20 Δεκεμβρίου 2014

Epilogue

« Madame de Beauvoir, 
J'aimerai savoir comment Jean-Paul Sartre était avec vous? Quel genre d'amoureux était-il?
Bien à vous,
Pénélope"

Chère Pénélope,
J'ai mis du temps à réfléchir pour vous répondre. C'est qu'une existence commune de près de cinquante ans vous en fait voir de toutes les couleurs.

Par ailleurs, je ne veux pas vous cacher qu'au niveau de ma vie amoureuse, Sartre n'était pas le seul – comme je n'étais pas la seule femme qui partageait intimement sa vie. Sartre a dit de notre amour qu'il est un amour nécessaire, par rapport aux amours contingentes que nous vivions chacun de notre côté. En d'autres mots, nous nous aimons d'un amour si pur et si absolu que rien ne pourrait l'anéantir. Toutefois, cela n'empêcha pas, pour l'un comme pour l'autre, de ressentir envers et avec d'autres les émotions liées à l'amour: passion, désir, fièvre, etc.

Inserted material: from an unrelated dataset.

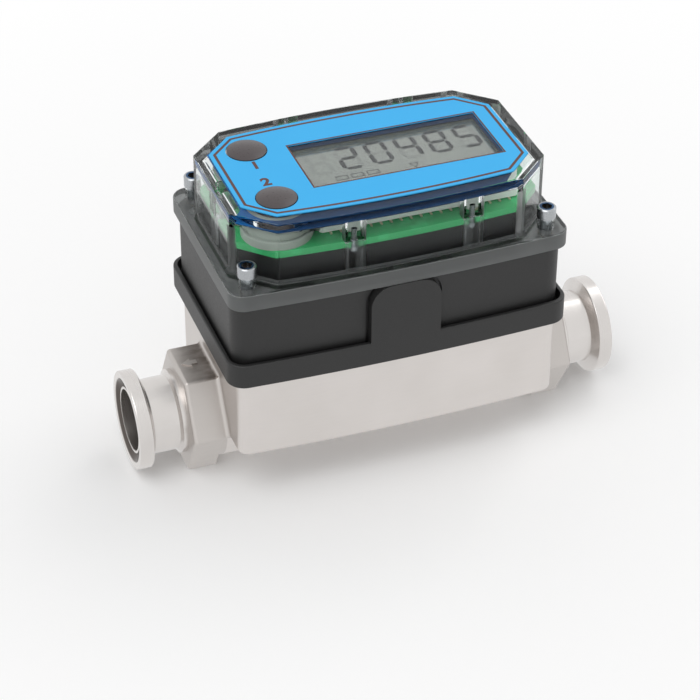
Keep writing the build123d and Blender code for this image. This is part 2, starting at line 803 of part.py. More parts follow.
def display_carrier():
    """White frame that holds the display glass above the board."""
    low, high = board_top, glass_top
    carrier = Pos(window_x, 0, (low + high) / 2) * Box(carrier_length, carrier_width, high - low)
    carrier = chamfer(carrier.edges().filter_by(Axis.Z), carrier_corner)
    carrier -= Pos(window_x, window_y, high) * Box(
        display_glass_length, display_glass_width, 2 * display_glass_thickness)
    relief = carrier_width - 2 * pin_reach
    carrier -= Pos(window_x, 0, low) * (Box(carrier_length + 1, carrier_width + 1, 2 * carrier_foot_gap)
                                        - Box(carrier_length - 2 * pin_reach, relief,
                                              3 * carrier_foot_gap))
    return carrier


def display_glass():
    """Liquid crystal panel in its carrier."""
    return Pos(window_x, window_y, glass_top - display_glass_thickness / 2) * Box(
        display_glass_length, display_glass_width, display_glass_thickness)


def display_bezel():
    """Dark frame on the carrier and the panel's edges, just under the cover."""
    outer = Pos(window_x, 0) * Rectangle(carrier_length - 2 * bezel_inset, carrier_width - 2 * bezel_inset)
    inner = Pos(window_x, window_y) * Rectangle(window_length, window_width)
    return prism(outer - inner, glass_top, glass_top + bezel_thickness)


def display_pins():
    """Gold pins along the front foot of the carrier."""
    pins = []
    for index in range(pin_count):
        x = window_x + (index - (pin_count - 1) / 2) * pin_pitch
        pins.append(Pos(x, -carrier_width / 2, board_top + carrier_foot_gap / 2)
                    * Box(pin_size, 2 * pin_reach, carrier_foot_gap))
    return Compound(children=pins)


def controller_chip():
    """Controller on the underside of the board."""
    return Pos(0, chip_y, board_bottom - chip_height / 2) * Box(chip_size, chip_size, chip_height)


def coil_bobbin():
    """Flanged bobbin in the well."""
    low, high = coil_well_floor(), coil_well_floor() + coil_height
    bobbin = rod(bobbin_core_radius, low, high)
    bobbin += rod(coil_radius, low, low + bobbin_flange) + rod(coil_radius, high - bobbin_flange, high)
    bobbin -= rod(magnet_radius, low - 1, high + 1)
    for y in (-lead_spread, lead_spread):
        bobbin -= rod(lead_radius, high - bobbin_flange, high + 1, 0, y)
    return bobbin


def coil_winding():
    """Copper winding between the bobbin's flanges."""
    low, high = coil_well_floor() + bobbin_flange, coil_well_floor() + coil_height - bobbin_flange
    return rod(coil_radius - coil_wire_inset, low, high) - rod(bobbin_core_radius, low - 1, high + 1)


def coil_magnet():
    """Rod magnet through the bobbin."""
    return rod(magnet_radius, coil_well_floor(), coil_well_floor() + coil_height)


def coil_leads():
    """Two stiff leads from the bobbin up to the board."""
    low = coil_well_floor() + coil_height - bobbin_flange
    return Compound(children=[rod(lead_radius, low, board_bottom, 0, y)
                              for y in (-lead_spread, lead_spread)])


def battery_holder():
    """Tray under the board for two coin cells."""
    top = board_bottom
    low = top - cell_height - holder_wall
    length = 2 * cell_radius + 2 * holder_wall
    tray = None
    for x in (-cell_spacing / 2, cell_spacing / 2):
        cup = Pos(x, 0, (top + low) / 2) * Box(length, length, top - low)
        tray = cup if tray is None else tray + cup
    for x in (-cell_spacing / 2, cell_spacing / 2):
        tray -= rod(cell_radius + holder_gap, low + holder_wall, top + 1, x, 0)
    return tray


def coin_cells():
    """Two coin cells in the tray."""
    low = board_bottom - cell_height
    cells = [fillet(rod(cell_radius, low, board_bottom, x, 0).edges().filter_by(GeomType.CIRCLE), cell_edge)
             for x in (-cell_spacing / 2, cell_spacing / 2)]
    return Compound(children=cells)


def build_all():
    """Every node of the meter."""
    os.makedirs("parts", exist_ok=True)
    save("meter_body", meter_body())
    for name, side in (("inlet", 1), ("outlet", -1)):
        save(name + "_ferrule", ferrule(side))
        save(name + "_rotor_support", rotor_support(side))
        save(name + "_retaining_ring", retaining_ring(side))
    save("rotor", rotor())
    save("rotor_bushings", rotor_bushings())
    save("rotor_shaft", rotor_shaft())
    save("body_gasket", body_gasket())
    save("adapter_housing", adapter_housing())
    save("base_screws", base_screws())
    save("thread_inserts", thread_inserts())
    save("cover_gasket", cover_gasket())
    save("clear_cover", clear_cover())
    save("cover_screws", cover_screws())
    save("circuit_board", circuit_board())
    save("board_screws", board_screws())
    save("faceplate", faceplate())
    for name, side in (("rate", 1), ("total", -1)):
        save(name + "_button", push_button(side))
        save(name + "_contact_pill", contact_pill(side))
        save(name + "_keypad", keypad(side))
    save("board_contacts", contacts())
    save("display_carrier", display_carrier())
    save("display_glass", display_glass())
    save("display_bezel", display_bezel())
    save("display_pins", display_pins())
    save("controller_chip", controller_chip())
    save("coil_bobbin", coil_bobbin())
    save("coil_winding", coil_winding())
    save("coil_magnet", coil_magnet())
    save("coil_leads", coil_leads())
    save("battery_holder", battery_holder())
    save("coin_cells", coin_cells())


build_all()
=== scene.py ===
import math
import bmesh
import bpy
from mathutils import Matrix, Vector


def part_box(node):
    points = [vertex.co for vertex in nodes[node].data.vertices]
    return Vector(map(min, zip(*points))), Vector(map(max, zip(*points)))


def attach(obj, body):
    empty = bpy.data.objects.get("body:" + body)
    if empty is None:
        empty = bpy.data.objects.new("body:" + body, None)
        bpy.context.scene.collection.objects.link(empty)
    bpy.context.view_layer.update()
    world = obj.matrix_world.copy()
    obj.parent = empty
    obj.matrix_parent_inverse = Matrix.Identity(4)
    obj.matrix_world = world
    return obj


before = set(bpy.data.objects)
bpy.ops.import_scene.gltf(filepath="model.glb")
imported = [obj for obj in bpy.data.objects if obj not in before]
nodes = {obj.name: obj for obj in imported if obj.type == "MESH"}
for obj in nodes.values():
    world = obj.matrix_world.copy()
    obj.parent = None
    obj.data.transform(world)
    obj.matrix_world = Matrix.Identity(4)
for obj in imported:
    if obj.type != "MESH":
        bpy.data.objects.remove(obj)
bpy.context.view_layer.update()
mm = 0.001


# Stage report on the console
def say(text):
    print("scene:", text)


# sRGB hex text to a linear RGBA tuple
def linearColour(hexText):
    values = []
    for start in (1, 3, 5):
        part = int(hexText[start:start + 2], 16) / 255
        values.append(part / 12.92 if part <= 0.04045 else ((part + 0.055) / 1.055) ** 2.4)
    return (*values, 1.0)


# Links or sets a node's inputs, given in their order or by name or index; text is a hex colour
def setInputs(tree, node, inputs):
    pairs = inputs.items() if isinstance(inputs, dict) else enumerate(inputs)
    for key, value in pairs:
        socketShade = node.inputs[key]
        if isinstance(value, bpy.types.NodeSocket):
            tree.links.new(value, socketShade)
        else:
            socketShade.default_value = linearColour(value) if isinstance(value, str) else value


# One node with its settings and inputs; gives the output that out names, or the node where out is None
def addNode(tree, kind, inputs=(), out=0, **settings):
    node = tree.nodes.new(kind)
    for key, value in settings.items():
        setattr(node, key, value)
    setInputs(tree, node, inputs)
    return node if out is None else node.outputs[out]


# Material with one Principled shader, whose plain values are set on its own sockets
def newMaterial(name, **shaderValues):
    material = bpy.data.materials.new(name)
    material.use_nodes = True
    tree = material.node_tree
    shader = tree.nodes["Principled BSDF"]
    setInputs(tree, shader, {key.replace("_", " "): value for key, value in shaderValues.items()})
    return material, tree, shader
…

Sartre et moi-même formons un couple de mots et d'échanges d'idées. Notre complicité tient à notre sens de la discussion perpétuelle. Entre vous et moi, je ne peux pas dire que je connus la passion amoureuse la plus ardente avec Sartre. Il y eut certes d'excellents moments, dans les premières années, de fougue amoureuse - physique et sensuelle -. Mais rapidement notre relation s'est transformée en un amour que je qualifierais un peu brutalement de «cérébral». Je vous affirme sans ambages que si j'avais à choisir entre cet amour avec Sartre et l'intense passion, limitée et souvent ravageuse, envers d'autres hommes, je choisis celui avec Sartre sans aucune hésitation. 
C'est d'ailleurs ce qui m'a toujours ramenée vers lui, même après des absences prolongées. La même chose vaut pour lui. Nous avons diversifié nos expériences amoureuses, mais toujours nous nous sentions propulsés l'un vers l'autre, comme si nous étions assis chacun sur une extrémité d'un élastique qu'on étire pour voir jusqu'où il peut s'étirer et qu'on relâche d'un coup. Plus nous prenions nos distances (pour deux semaines, pour un mois, lors de voyages, etc.), plus nous revenions l'un vers l'autre en sachant que nos deux existences ne devaient jamais se séparer. Nous prenions le large, tout en restant sur la rive de notre amour. Paradoxal, non? Je parle au passé, parce que maintenant nous nous faisons vieux… et que nous sommes plus sages, vieillesse et maladie obligent!
Aujourd'hui, nous vivons un amour tranquille, riche de nos décennies de franche complicité. Sartre est malade et ne supporte que difficilement de voir son existence péricliter dans la douleur et la dégénérescence. Je l'accompagne dans sa souffrance et son combat pour faire naître les dernières idées de sa vie, non sans avoir moi-même la gorge serrée. Je l'imagine mourir et je sens une douleur incurable m'étouffer jusqu'à en mourir. Je l'aime tellement que je ne sais pas comment je ferai pour lui survivre, s'il est le premier à lever les pattes.

Je m'aperçois que j'ai parlé plus de moi que de Sartre. J'ai aussi parlé plus de nos sentiments profonds que des détails quotidiens ou de son attitude superficielle. Je vous invite donc à me poser des questions plus précises, si le coeur vous en dit.